▶ _Raw data_

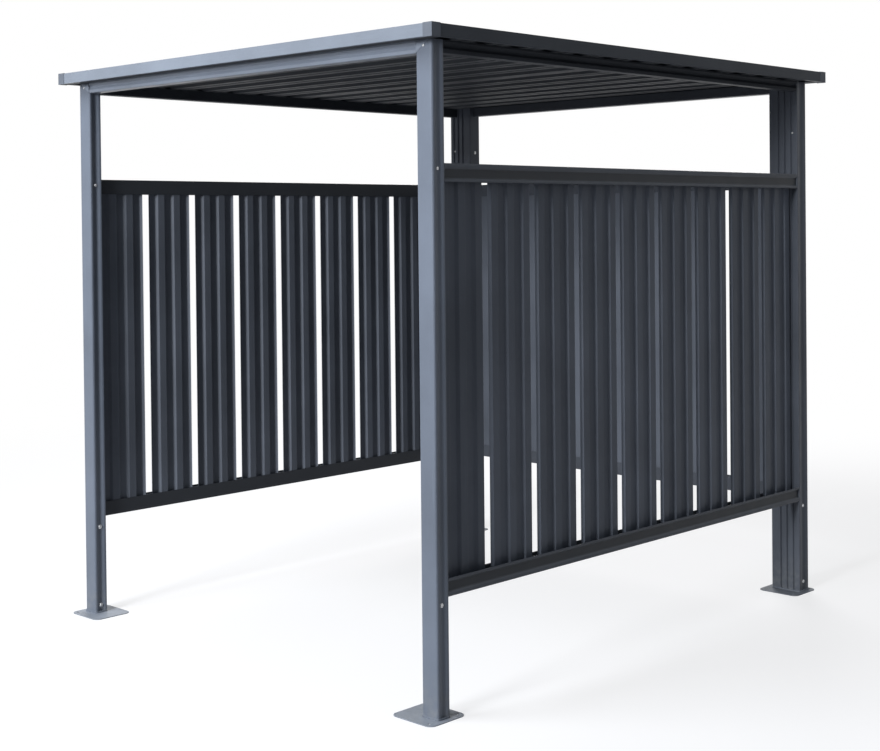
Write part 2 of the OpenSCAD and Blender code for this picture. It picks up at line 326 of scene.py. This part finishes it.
# ---- Eaves beams and wall rails ----------------------------------------------
# Roll-formed channels with a long groove in the outer face. The beams close the top
# of the frame, and the rails hold the slats between the posts.
# Painted light: the front beam's paint is lighter than the posts' slate, for the light on the front.
front_beam_lit_grey = (0.158, 0.182, 0.224)
front_beam_lit_coat = powder_coat(
    "front_beam_paint", front_beam_lit_grey,
    roughness=0.40, sheen=0.4, dust_height=dust_film, grain_along="X",
)
finish_nodes(front_beam_lit_coat, "front_beam")
anthracite = (0.062, 0.069, 0.083)
cross_coat = powder_coat(
    "cross_rail_paint", anthracite,
    roughness=0.40, sheen=0.15, dust_height=dust_film, grain_along="X",
)
finish_nodes(cross_coat, "back_beam", "back_top_rail", "back_bottom_rail")
rail_grey = (0.090, 0.100, 0.118)
# The side rails get painted shade in the recess of their outer groove.
rail_face_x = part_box("right_top_rail")[1].x
rail_groove_shade = ("X", rail_face_x, 0.42)
rail_coat = powder_coat(
    "side_rail_paint", rail_grey,
    roughness=0.40, sheen=0.15, dust_height=dust_film, grain_along="Y", groove_shade=rail_groove_shade,
)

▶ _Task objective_
Restate the whole of the material exactly.

▶ _The output_
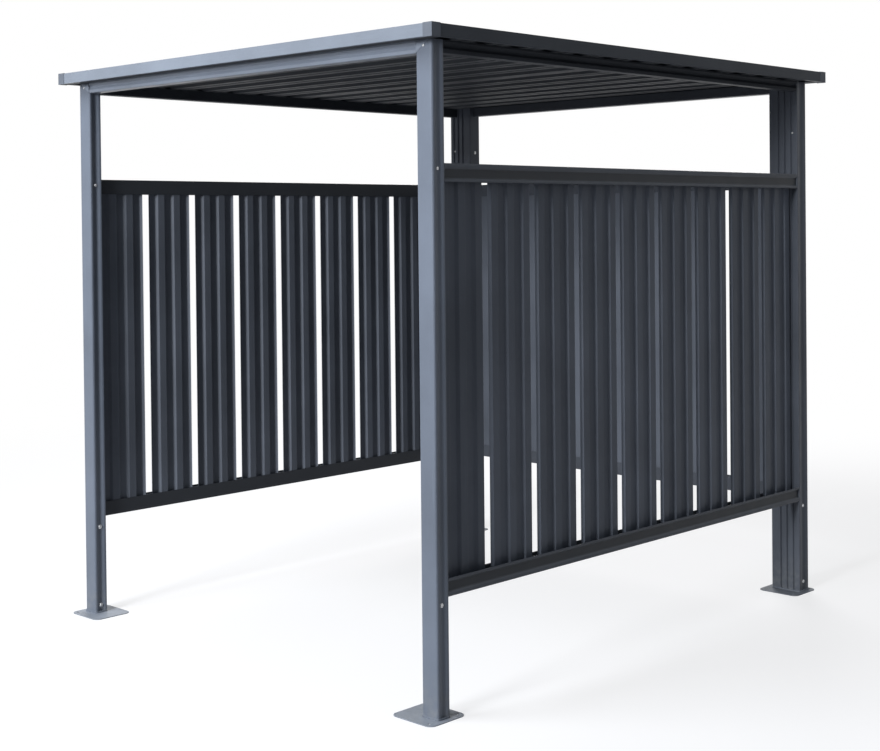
Write part 2 of the OpenSCAD and Blender code for this picture. It picks up at line 326 of scene.py. This part finishes it.
# ---- Eaves beams and wall rails ----------------------------------------------
# Roll-formed channels with a long groove in the outer face. The beams close the top
# of the frame, and the rails hold the slats between the posts.
# Painted light: the front beam's paint is lighter than the posts' slate, for the light on the front.
front_beam_lit_grey = (0.158, 0.182, 0.224)
front_beam_lit_coat = powder_coat(
    "front_beam_paint", front_beam_lit_grey,
    roughness=0.40, sheen=0.4, dust_height=dust_film, grain_along="X",
)
finish_nodes(front_beam_lit_coat, "front_beam")
anthracite = (0.062, 0.069, 0.083)
cross_coat = powder_coat(
    "cross_rail_paint", anthracite,
    roughness=0.40, sheen=0.15, dust_height=dust_film, grain_along="X",
)
finish_nodes(cross_coat, "back_beam", "back_top_rail", "back_bottom_rail")
rail_grey = (0.090, 0.100, 0.118)
# The side rails get painted shade in the recess of their outer groove.
rail_face_x = part_box("right_top_rail")[1].x
rail_groove_shade = ("X", rail_face_x, 0.42)
rail_coat = powder_coat(
    "side_rail_paint", rail_grey,
    roughness=0.40, sheen=0.15, dust_height=dust_film, grain_along="Y", groove_shade=rail_groove_shade,
)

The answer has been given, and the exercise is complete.